* **WHAT YOU ARE ASKED TO DO**:
Would you copy out the whole listing exactly as given?

— begin COLLECTED MATERIAL —

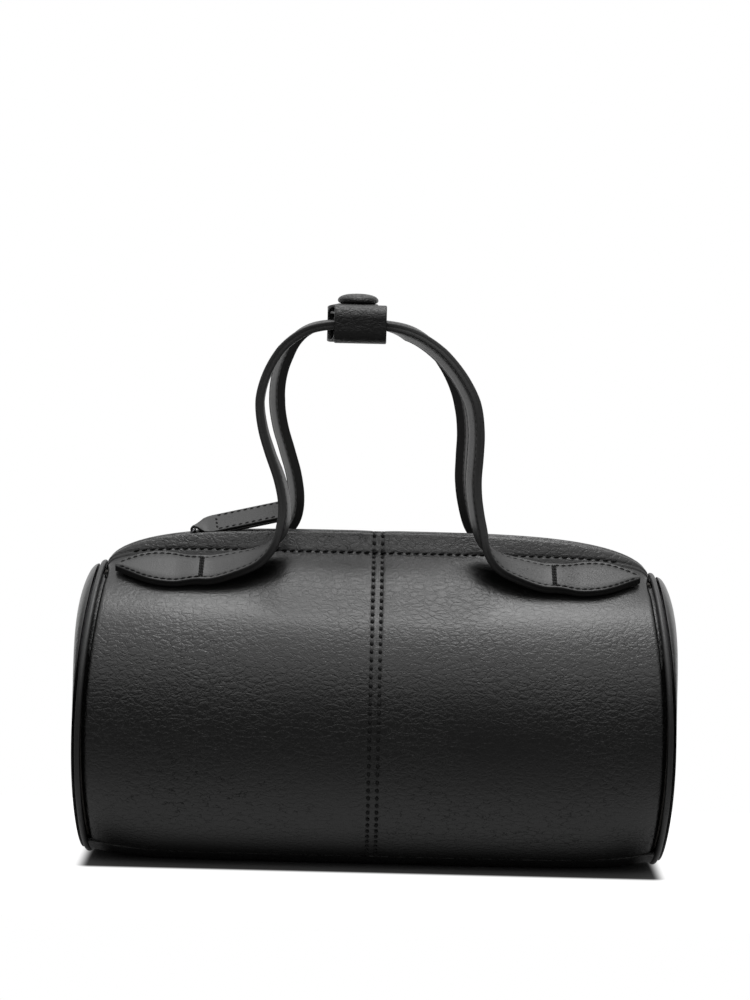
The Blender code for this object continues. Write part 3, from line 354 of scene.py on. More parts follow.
def new_material(name, roughness, metallic=0.0, specular=0.5):
    material = bpy.data.materials.new(name)
    material.use_nodes = True
    shader = material.node_tree.nodes["Principled BSDF"]
    shader.inputs["Roughness"].default_value = roughness
    shader.inputs["Metallic"].default_value = metallic
    shader.inputs["Specular IOR Level"].default_value = specular
    return material, material.node_tree, shader


def colour_mix(tree, share, dark, light):
    node = tree.nodes.new("ShaderNodeMix")
    node.data_type = "RGBA"
    tree.links.new(share, node.inputs["Factor"])
    node.inputs["A"].default_value = (*dark, 1.0)
    node.inputs["B"].default_value = (*light, 1.0)
    return node.outputs["Result"]


def add_bump(tree, shader, height, depth):
    bump = tree.nodes.new("ShaderNodeBump")
    bump.inputs["Strength"].default_value = 1.0
    bump.inputs["Distance"].default_value = depth
    tree.links.new(height, bump.inputs["Height"])
    tree.links.new(bump.outputs["Normal"], shader.inputs["Normal"])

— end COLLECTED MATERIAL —

* **THE RESPONSE**:
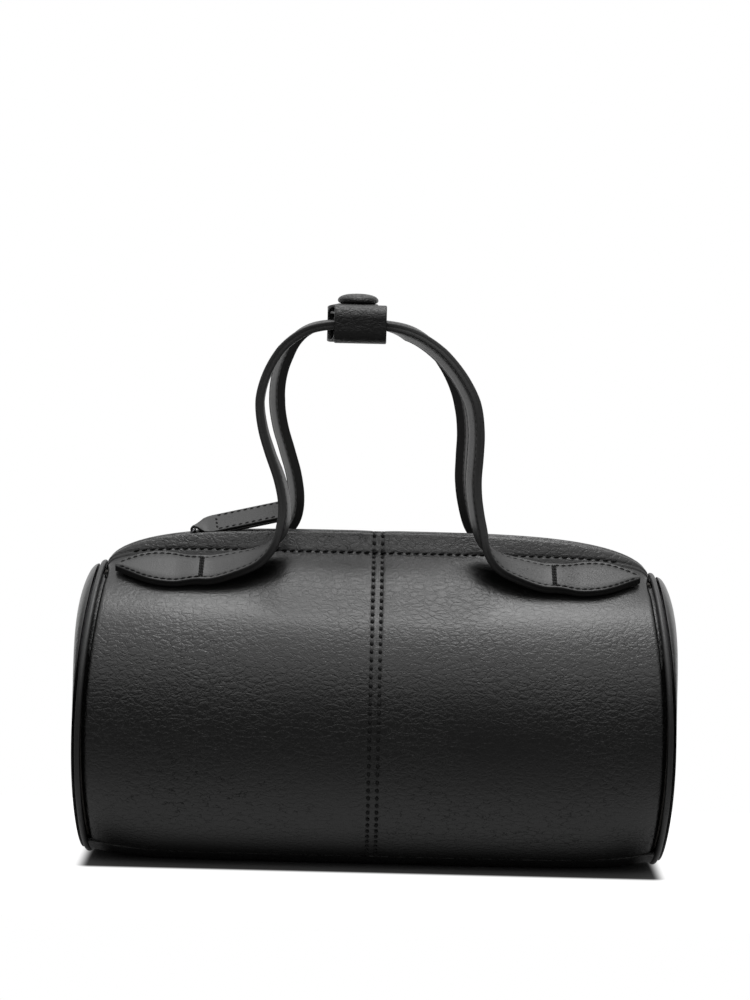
The Blender code for this object continues. Write part 3, from line 354 of scene.py on. More parts follow.
def new_material(name, roughness, metallic=0.0, specular=0.5):
    material = bpy.data.materials.new(name)
    material.use_nodes = True
    shader = material.node_tree.nodes["Principled BSDF"]
    shader.inputs["Roughness"].default_value = roughness
    shader.inputs["Metallic"].default_value = metallic
    shader.inputs["Specular IOR Level"].default_value = specular
    return material, material.node_tree, shader


def colour_mix(tree, share, dark, light):
    node = tree.nodes.new("ShaderNodeMix")
    node.data_type = "RGBA"
    tree.links.new(share, node.inputs["Factor"])
    node.inputs["A"].default_value = (*dark, 1.0)
    node.inputs["B"].default_value = (*light, 1.0)
    return node.outputs["Result"]


def add_bump(tree, shader, height, depth):
    bump = tree.nodes.new("ShaderNodeBump")
    bump.inputs["Strength"].default_value = 1.0
    bump.inputs["Distance"].default_value = depth
    tree.links.new(height, bump.inputs["Height"])
    tree.links.new(bump.outputs["Normal"], shader.inputs["Normal"])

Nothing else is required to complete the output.